In an effort to continue the conversation on infrastructure, on July 23, 2018, House Transportation and Infrastructure Committee Chairman Bill Shuster released a draft infrastructure plan. While this legislation most likely won’t be considered by Congress before the end of the year, it represents an important starting point on infrastructure discussions and will help to keep the issue on Congress’ agenda. In releasing the legislation, Chairman Shuster said, “This discussion draft does not represent a complete and final infrastructure bill. It is meant to reignite discussions amongst my colleagues, and I urge all Members to be open-minded and willing to work together in considering real solutions that will give America the modern-day infrastructure it needs.”
Of particular interest to our industry, Chairman Shuster’s proposal includes much-needed investments and improvements to water infrastructure. Additionally, the bill addresses funding for the Highway Trust Fund (HTF), promotes innovative mechanisms to facilitate private investment in infrastructure, and reduces regulatory burdens. It is very encouraging that these proposals were included in this draft, and as conversations with lawmakers continue about infrastructure, it will be necessary to highlight their inclusion and demonstrate the importance of addressing these issues in any final bill.
While this legislation most likely won’t be considered by Congress before the end of the year, it represents an important starting point on infrastructure discussions.

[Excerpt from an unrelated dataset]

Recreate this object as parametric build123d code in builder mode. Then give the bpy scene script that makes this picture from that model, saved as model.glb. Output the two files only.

For water infrastructure, this legislative proposal would reauthorize the Clean Water State Revolving Fund (CWSRF) program. The CWSRF is one of the most important and effective programs that protects clean water and public health. Originally enacted by the Water Quality Act of 1987, the CWSRF program has continued to receive funding even though its authorization expired in 1994. Most recently, for Fiscal Year 2018, Congress provided $1.694 billion for the program. Chairman Shuster’s proposal would authorize $3 billion for this program from Fiscal Year 2019 through 2023. Additionally, the bill would simplify the process for states and communities seeking assistance through this program and make additional assistance available to communities of fewer than 10,000 people.
Reauthorization of the CWSRF has been a long-time goal for NUCA. While the Chairman’s proposal doesn’t address some issues that have stymied reauthorization in the past, such as reforming the program’s allocation formula, the inclusion of the reauthorization recognizes the importance of this program and gives us a foothold in negotiations.

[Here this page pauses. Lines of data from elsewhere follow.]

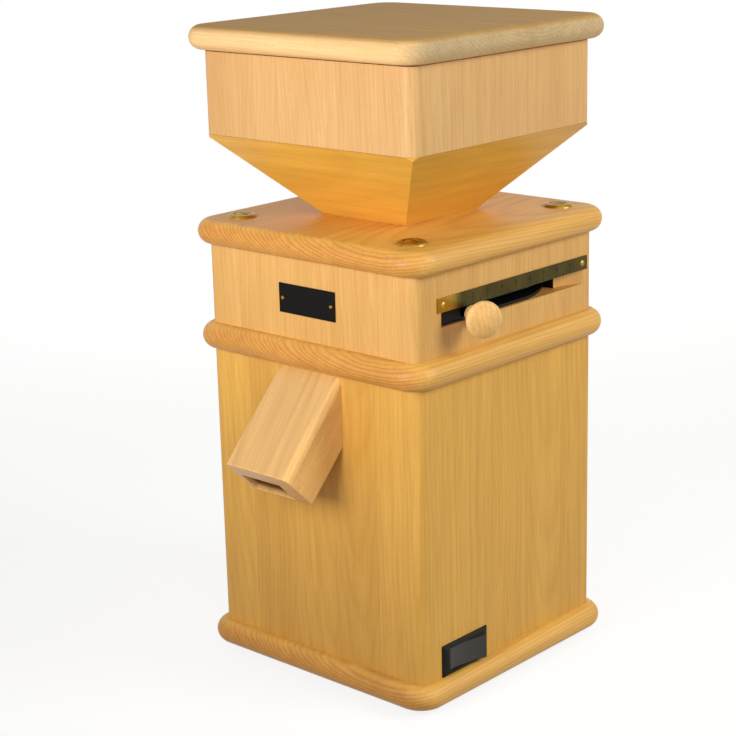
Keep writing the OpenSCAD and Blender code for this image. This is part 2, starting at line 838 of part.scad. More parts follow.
// The black guide deep in the slot, round at its back end, with a lip that lines the window's end out to where the
// cutter's run-out starts. The lever's rod slides along its slit.
module slot_guide() {
    face_x = case_half - guide_drop;
    lip_x = case_half - slot_runout_depth;
    back_end = window_back_y - guide_lip_t;
    slit_h = lever_d + 2 * slit_play;
    slit_front_y = axis_y - (case_half + past) * tan(lever_fine_angle) - lever_d;
    slit_back_y = back_end - slit_end;
    color("#151515") placed()
        difference() {
            translate([0, 0, slot_z - slot_h / 2]) linear_extrude(slot_h) difference() {
                union() {
                    intersection() {
                        translate([window_inner_x, window_front_y])
                            square([face_x - window_inner_x, window_back_y - window_front_y]);
                        union() {
                            translate([0, window_front_y]) square([case_half, axis_y - window_front_y]);
                            translate([0, axis_y]) circle(case_half - guide_arc_inset, $fn = 128);
                        }
                    }
                    translate([window_inner_x, back_end]) square([lip_x - window_inner_x, guide_lip_t]);
                }
                translate([0, axis_y]) circle(d = hollow_d, $fn = 128);
            }
            translate([0, slit_front_y, slot_z - slit_h / 2])
                cube([case_w, slit_back_y - slit_front_y, slit_h]);
        }
}

// ---- Plates ----

plate_screw_d = 2.5;
plate_screw_head_d = 6;
plate_screw_l = 12;
pin_d = 2;
plate_screw_dome_r = 3.6;
plate_screw_rise = 1.2;
plate_cut = 3;
pin_head_d = 3.4;
pin_head_h = 0.9;
pin_head_taper = 1;
pin_l = 9;
pin_inset = 4;
nameplate_z = upper_case_z + nameplate_above_middle;

module at_scale_screws() {
    for (side = [-1, 1])
        translate([case_half + scale_t, axis_y + side * (scale_l / 2 - scale_screw_inset),
                   scale_z + scale_h / 2])
            rotate([0, 90, 0]) children();
}

module at_nameplate_pins() {
    for (side = [-1, 1])
        translate([side * (nameplate_w / 2 - pin_inset), -case_half - nameplate_t, nameplate_z])
            rotate([90, 0, 0]) children();
}

module plate_screw_holes() {
    at_scale_screws() translate([0, 0, -plate_screw_l - past])
        cylinder(h = plate_screw_l + past, d = plate_screw_d + 2 * bore_gap);
    at_nameplate_pins() translate([0, 0, -pin_l - past]) cylinder(h = pin_l + past, d = pin_d + 2 * bore_gap);
}

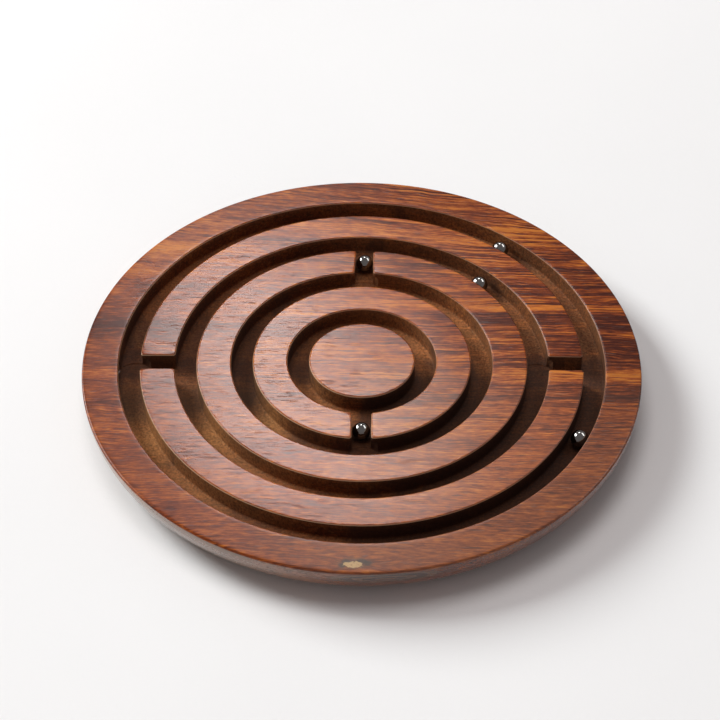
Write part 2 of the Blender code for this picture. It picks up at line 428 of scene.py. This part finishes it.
# ---------------------------------------------------------------- shader node helpers
class Graph:
    """A short way to write a material's node tree. Values are sockets, numbers or tuples."""

    def __init__(self, name):
        self.material = bpy.data.materials.new(name)
        self.material.use_nodes = True
        self.tree = self.material.node_tree
        self.tree.nodes.clear()
        coords = self.node("ShaderNodeTexCoord").outputs["Object"]
        self.mm = self.vector("SCALE", coords, scale=1000.0)
        self.x, self.y, self.z = self.node("ShaderNodeSeparateXYZ", self.mm).outputs

    def node(self, kind, *values, **settings):
        node = self.tree.nodes.new(kind)
        for key, value in settings.items():
            setattr(node, key, value)
        for socket, value in zip(node.inputs, values):
            self.feed(socket, value)
        return node

    def feed(self, socket, value):
        if isinstance(value, bpy.types.NodeSocket):
            self.tree.links.new(value, socket)
        elif value is not None:
            socket.default_value = value

    def math(self, operation, *values):
        return self.node("ShaderNodeMath", *values, operation=operation).outputs[0]

    def add(self, *values):
        total = values[0]
        for value in values[1:]:
            total = self.math("ADD", total, value)
        return total

    def mul(self, *values):
        total = values[0]
        for value in values[1:]:
            total = self.math("MULTIPLY", total, value)
        return total

    def sub(self, a, b):
        return self.math("SUBTRACT", a, b)

    def squares(self, *values):
        """The sum of the values' squares."""
        return self.add(*[self.mul(value, value) for value in values])

    def length(self, *values):
        return self.math("SQRT", self.squares(*values))

    def bell(self, *values):
        """1 where every value is 0, and near 0 where any of them is beyond 2 or -2."""
        return self.math("EXPONENT", self.mul(self.squares(*values), -1.0))

    def away(self, value, place, reach):
        """How far a value is from a place, as a share of a reach."""
        return self.mul(self.sub(value, place), 1 / reach)

    def spot(self, x, y, reach_x, reach_y):
        """1 at a place on the board, falling to 0 around it."""
        return self.bell(self.away(self.x, x, reach_x), self.away(self.y, y, reach_y))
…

In addition to reauthorizing the CWSRF, the draft proposal reauthorizes and funds the Water Infrastructure Finance and Innovation Act (WIFIA) loan program. The legislation would authorize $50 million per year through 2024. There has been a great deal of interest in WIFIA, and its inclusion in this proposal indicates continued support for the program.
The discussion draft also includes regulatory reforms to Section 401 of the Clean Water Act, which some states have used to delay and prevent the issuance of water quality certifications that are necessary for FERC-permitted projects. Specifically, the bill would clarify the scope of requirements a state may consider when examining an application. This legislation would ensure that states limit their examination of an application to the pertinent federal and state water quality laws.
Apart from these provisions that address water infrastructure, Chairman Shuster’s proposal also addresses the long-term stability of the HTF. As NUCA members know, the HTF is set to become insolvent in 2021. To fix this, this legislation would provide for a short-term solution by increasing the existing federal gas tax and diesel fuel tax by 15 cents and 20 cents per gallon, respectively, over three years. After calendar year 2021, the taxes would be indexed to inflation through 2028.
For the long term, the bill would establish a “Highway Trust Fund Commission” that would be responsible for crafting a report to Congress with recommendations for the long-term stability of the HTF. Congress could then consider these recommendations as legislation under expedited procedures. Importantly, the discussion draft prohibits the commission from recommending a continuation or expansion of the gas tax as a long-term solution. Essentially, Chairman Shuster’s plan requires a new combination of funding mechanisms for the HTF. One potential funding source could be a per-mile user fee, and the draft bill provides for the establishment of a pilot program to test this idea.
In addition to these provisions, the Chairman’s draft legislation includes other provisions designed to streamline the project approval process, promote public-private partnerships, and enable new financing mechanisms. Taken together, these represent a strong starting point for discussions of an infrastructure package.
While Chairman Shuster has put together a thoughtful proposal, given the midterm elections coming up in November, as well as Congress’ challenges in moving any large legislative package, it is extremely unlikely that this legislation will be passed before the end of this year. In particular, a majority of members are unlikely to come out in favor of the HTF solution in this legislation because they oppose any increase in the gas tax. Furthermore, given that Democrats have a better than even chance of taking the House majority, they are unlikely to cut a deal when they might soon have a better negotiating position.
With that said, it is important for NUCA to highlight the positive aspects of Chairman Shuster’s plan, and continue to engage our lawmakers and hold them accountable to their stated support for infrastructure.